====== Source material ======

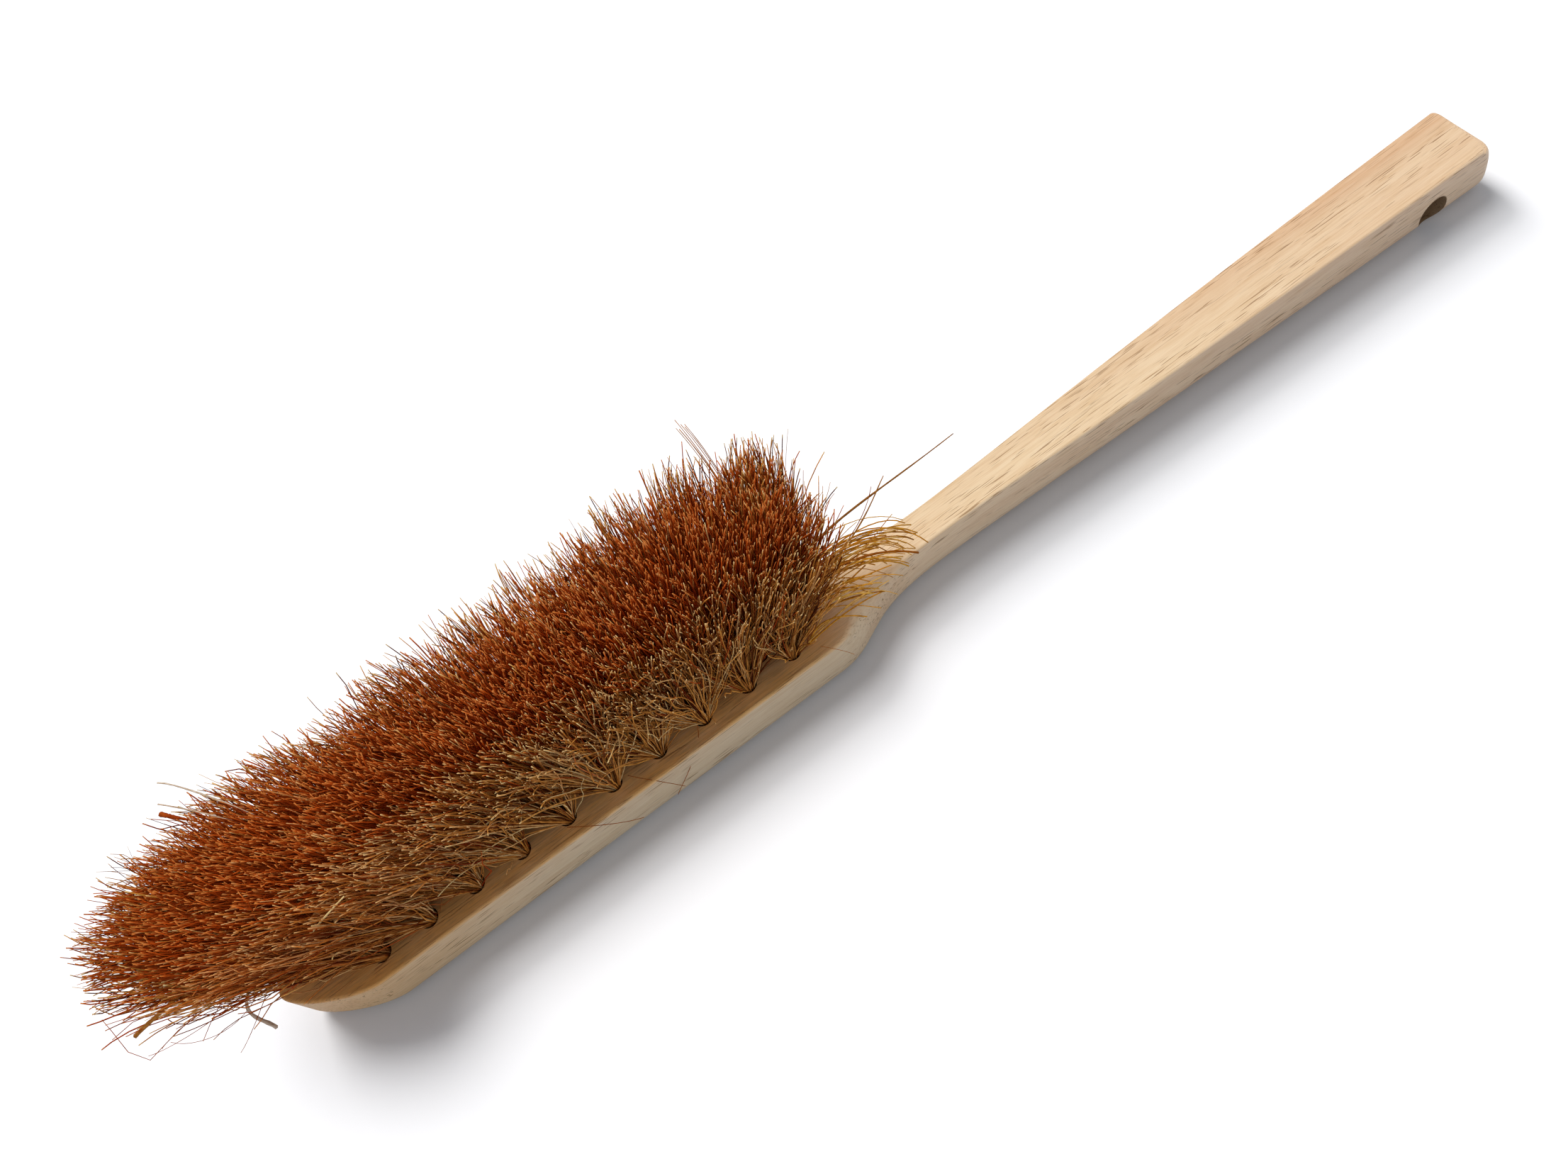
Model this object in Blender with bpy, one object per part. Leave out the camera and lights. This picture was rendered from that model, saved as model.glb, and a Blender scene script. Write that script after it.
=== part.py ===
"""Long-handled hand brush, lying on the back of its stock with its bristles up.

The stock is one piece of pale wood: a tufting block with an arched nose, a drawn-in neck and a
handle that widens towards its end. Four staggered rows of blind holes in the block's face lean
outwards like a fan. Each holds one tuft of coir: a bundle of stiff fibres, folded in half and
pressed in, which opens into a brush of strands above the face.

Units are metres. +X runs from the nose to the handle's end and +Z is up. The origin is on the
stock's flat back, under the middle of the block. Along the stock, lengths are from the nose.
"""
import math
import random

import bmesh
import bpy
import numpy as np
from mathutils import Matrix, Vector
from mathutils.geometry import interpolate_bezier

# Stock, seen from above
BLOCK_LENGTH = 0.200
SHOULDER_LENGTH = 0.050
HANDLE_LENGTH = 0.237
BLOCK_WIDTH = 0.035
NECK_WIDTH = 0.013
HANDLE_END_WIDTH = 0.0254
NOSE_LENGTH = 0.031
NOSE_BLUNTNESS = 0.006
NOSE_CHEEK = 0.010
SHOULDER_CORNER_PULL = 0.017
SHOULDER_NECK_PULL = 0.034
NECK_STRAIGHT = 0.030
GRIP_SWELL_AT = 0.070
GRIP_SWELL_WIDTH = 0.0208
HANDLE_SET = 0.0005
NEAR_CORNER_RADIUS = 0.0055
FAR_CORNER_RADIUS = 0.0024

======

Task to complete: Repeat the data exactly. Leave nothing out.

Answer to the problem:
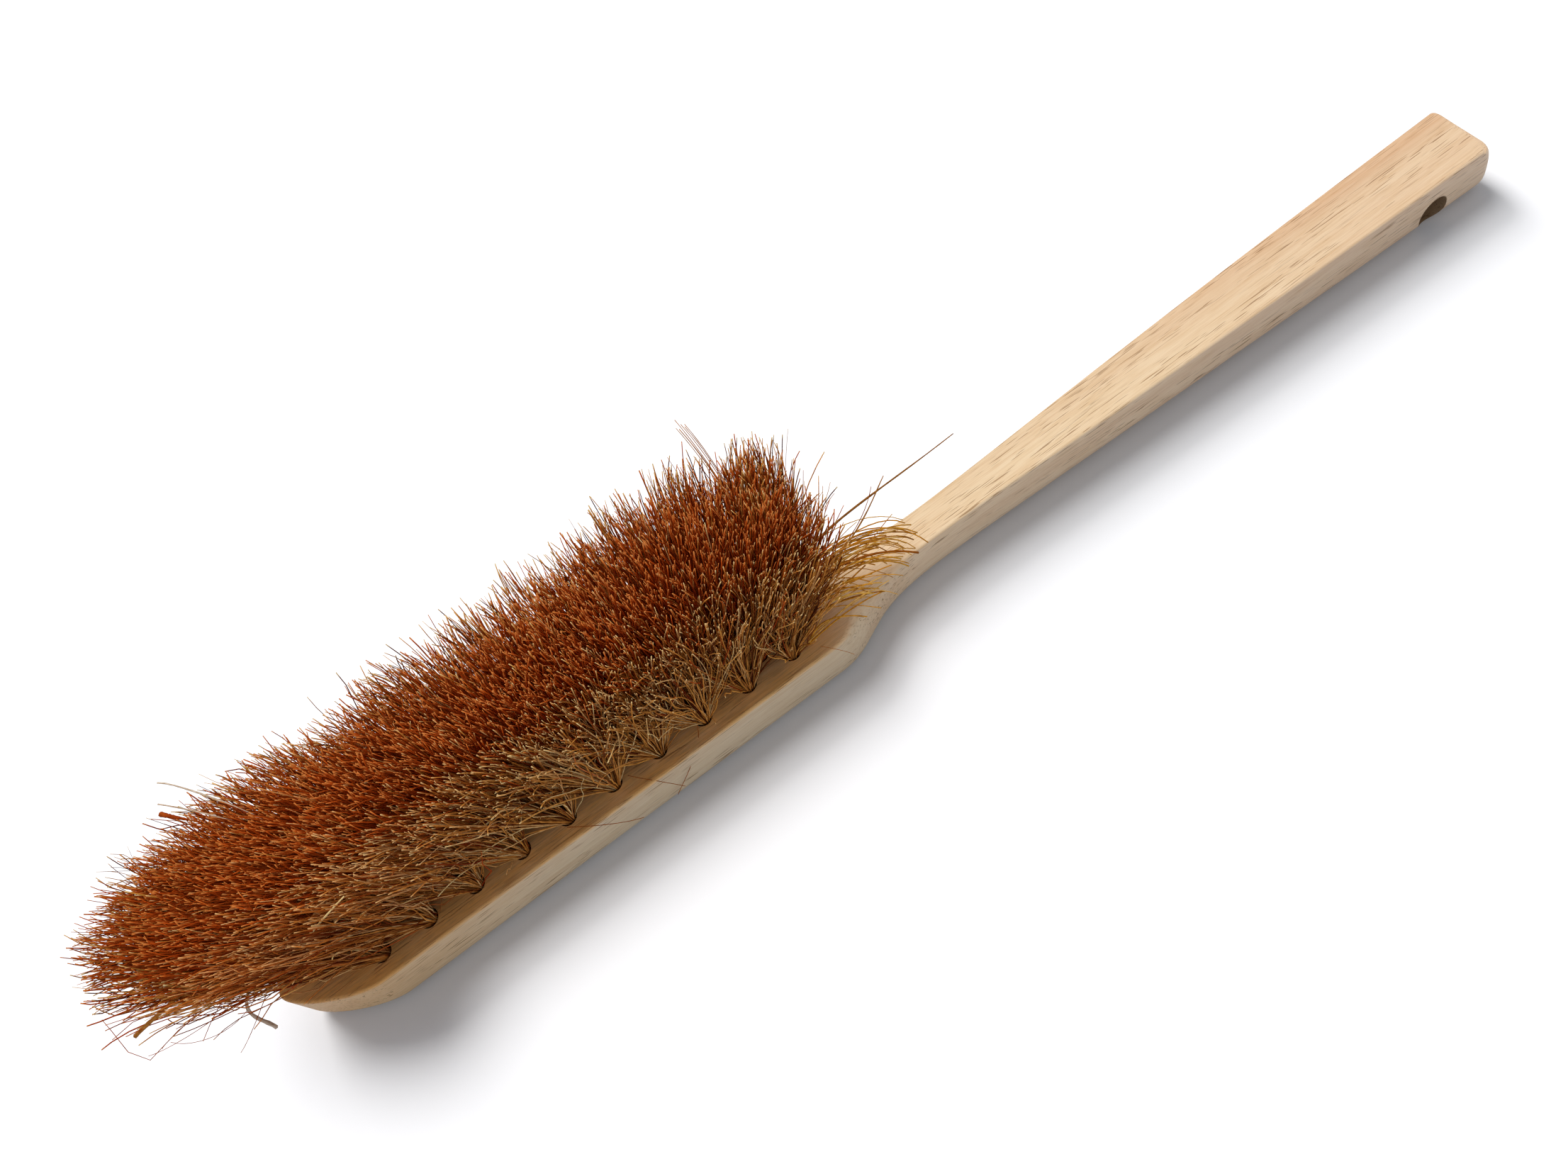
Model this object in Blender with bpy, one object per part. Leave out the camera and lights. This picture was rendered from that model, saved as model.glb, and a Blender scene script. Write that script after it.
=== part.py ===
"""Long-handled hand brush, lying on the back of its stock with its bristles up.

The stock is one piece of pale wood: a tufting block with an arched nose, a drawn-in neck and a
handle that widens towards its end. Four staggered rows of blind holes in the block's face lean
outwards like a fan. Each holds one tuft of coir: a bundle of stiff fibres, folded in half and
pressed in, which opens into a brush of strands above the face.

Units are metres. +X runs from the nose to the handle's end and +Z is up. The origin is on the
stock's flat back, under the middle of the block. Along the stock, lengths are from the nose.
"""
import math
import random

import bmesh
import bpy
import numpy as np
from mathutils import Matrix, Vector
from mathutils.geometry import interpolate_bezier

# Stock, seen from above
BLOCK_LENGTH = 0.200
SHOULDER_LENGTH = 0.050
HANDLE_LENGTH = 0.237
BLOCK_WIDTH = 0.035
NECK_WIDTH = 0.013
HANDLE_END_WIDTH = 0.0254
NOSE_LENGTH = 0.031
NOSE_BLUNTNESS = 0.006
NOSE_CHEEK = 0.010
SHOULDER_CORNER_PULL = 0.017
SHOULDER_NECK_PULL = 0.034
NECK_STRAIGHT = 0.030
GRIP_SWELL_AT = 0.070
GRIP_SWELL_WIDTH = 0.0208
HANDLE_SET = 0.0005
NEAR_CORNER_RADIUS = 0.0055
FAR_CORNER_RADIUS = 0.0024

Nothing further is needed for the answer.